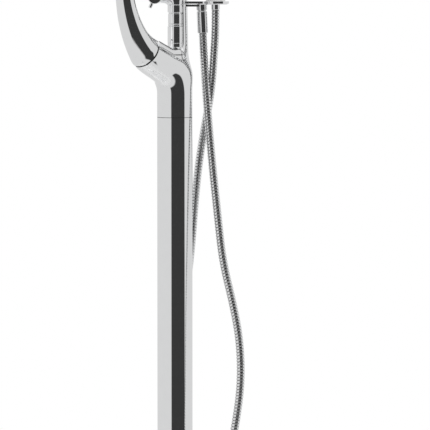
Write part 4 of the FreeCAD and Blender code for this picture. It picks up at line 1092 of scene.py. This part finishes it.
def make_world():
    """White for the camera, an even light for matt surfaces, and the room above for polish."""
    world = bpy.data.worlds.new("studio")
    bpy.context.scene.world = world
    world.use_nodes = True
    n = Nodes(world.node_tree)
    looking = n.add("ShaderNodeTexCoord").outputs["Generated"]
    split = n.add("ShaderNodeSeparateXYZ", {0: looking}).outputs
    height = split["Z"]
    # atan2(x, -y) is 0 towards -Y, the viewer, and positive towards +X.
    angle = n.maths("ARCTAN2", split["X"], n.maths("MULTIPLY", split["Y"], -1.0))
    across = n.maths("SUBTRACT", n.fade(angle, *map(math.radians, PANEL_LEFT)),
                     n.fade(angle, *map(math.radians, PANEL_RIGHT)))
    panel = n.maths("MULTIPLY", across, n.fade(height, *PANEL_FOOT))
    room = n.blend(panel, grey(WALL_LEVEL), grey(PANEL_LEVEL))
    room = n.blend(n.fade(height, *CEILING), room, WHITE)
    # Behind the object the polish sees the same white that the camera does.
    behind = n.fade(n.maths("ABSOLUTE", angle), *map(math.radians, BACKDROP))
    room = n.blend(behind, room, WHITE)
    path = n.add("ShaderNodeLightPath").outputs
    around = n.add("ShaderNodeBackground", {"Color": room, "Strength": 1.0})
    plain = n.add("ShaderNodeBackground", {"Color": (*WHITE, 1), "Strength": DIFFUSE_LEVEL})
    white = n.add("ShaderNodeBackground", {"Color": (*WHITE, 1), "Strength": 1.0})
    lit = n.add("ShaderNodeMixShader", {0: path["Is Glossy Ray"], 1: plain.outputs[0],
                                        2: around.outputs[0]})
    mixed = n.add("ShaderNodeMixShader", {0: path["Is Camera Ray"], 1: lit.outputs[0],
                                          2: white.outputs[0]})
    n.add("ShaderNodeOutputWorld", {"Surface": mixed.outputs[0]})


def dress_nodes():
    """The CAD nodes that stay get a procedural finish by their record slot."""
    slots = {part["node"]: part["material_slot"] for part in frame["record"]["subparts"]}
    for name, obj in frame["nodes"].items():
        obj.data.materials.clear()
        obj.data.materials.append(SLOT_MATERIALS[slots[name]])


dress_nodes()
make_upper()
make_saddle_shade_lines()
make_post()
make_tee()
make_mixer()
make_bracket()
make_floor()
make_world()

bpy.context.scene.view_settings.view_transform = "Standard"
+ + + + + + +
■ **What is being asked**: Print the material verbatim, all of it.

■ **The result**:
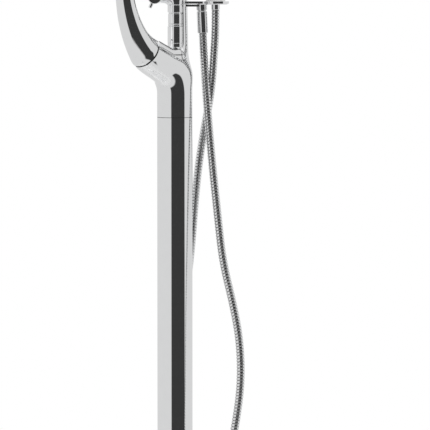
Write part 4 of the FreeCAD and Blender code for this picture. It picks up at line 1092 of scene.py. This part finishes it.
def make_world():
    """White for the camera, an even light for matt surfaces, and the room above for polish."""
    world = bpy.data.worlds.new("studio")
    bpy.context.scene.world = world
    world.use_nodes = True
    n = Nodes(world.node_tree)
    looking = n.add("ShaderNodeTexCoord").outputs["Generated"]
    split = n.add("ShaderNodeSeparateXYZ", {0: looking}).outputs
    height = split["Z"]
    # atan2(x, -y) is 0 towards -Y, the viewer, and positive towards +X.
    angle = n.maths("ARCTAN2", split["X"], n.maths("MULTIPLY", split["Y"], -1.0))
    across = n.maths("SUBTRACT", n.fade(angle, *map(math.radians, PANEL_LEFT)),
                     n.fade(angle, *map(math.radians, PANEL_RIGHT)))
    panel = n.maths("MULTIPLY", across, n.fade(height, *PANEL_FOOT))
    room = n.blend(panel, grey(WALL_LEVEL), grey(PANEL_LEVEL))
    room = n.blend(n.fade(height, *CEILING), room, WHITE)
    # Behind the object the polish sees the same white that the camera does.
    behind = n.fade(n.maths("ABSOLUTE", angle), *map(math.radians, BACKDROP))
    room = n.blend(behind, room, WHITE)
    path = n.add("ShaderNodeLightPath").outputs
    around = n.add("ShaderNodeBackground", {"Color": room, "Strength": 1.0})
    plain = n.add("ShaderNodeBackground", {"Color": (*WHITE, 1), "Strength": DIFFUSE_LEVEL})
    white = n.add("ShaderNodeBackground", {"Color": (*WHITE, 1), "Strength": 1.0})
    lit = n.add("ShaderNodeMixShader", {0: path["Is Glossy Ray"], 1: plain.outputs[0],
                                        2: around.outputs[0]})
    mixed = n.add("ShaderNodeMixShader", {0: path["Is Camera Ray"], 1: lit.outputs[0],
                                          2: white.outputs[0]})
    n.add("ShaderNodeOutputWorld", {"Surface": mixed.outputs[0]})


def dress_nodes():
    """The CAD nodes that stay get a procedural finish by their record slot."""
    slots = {part["node"]: part["material_slot"] for part in frame["record"]["subparts"]}
    for name, obj in frame["nodes"].items():
        obj.data.materials.clear()
        obj.data.materials.append(SLOT_MATERIALS[slots[name]])


dress_nodes()
make_upper()
make_saddle_shade_lines()
make_post()
make_tee()
make_mixer()
make_bracket()
make_floor()
make_world()

bpy.context.scene.view_settings.view_transform = "Standard"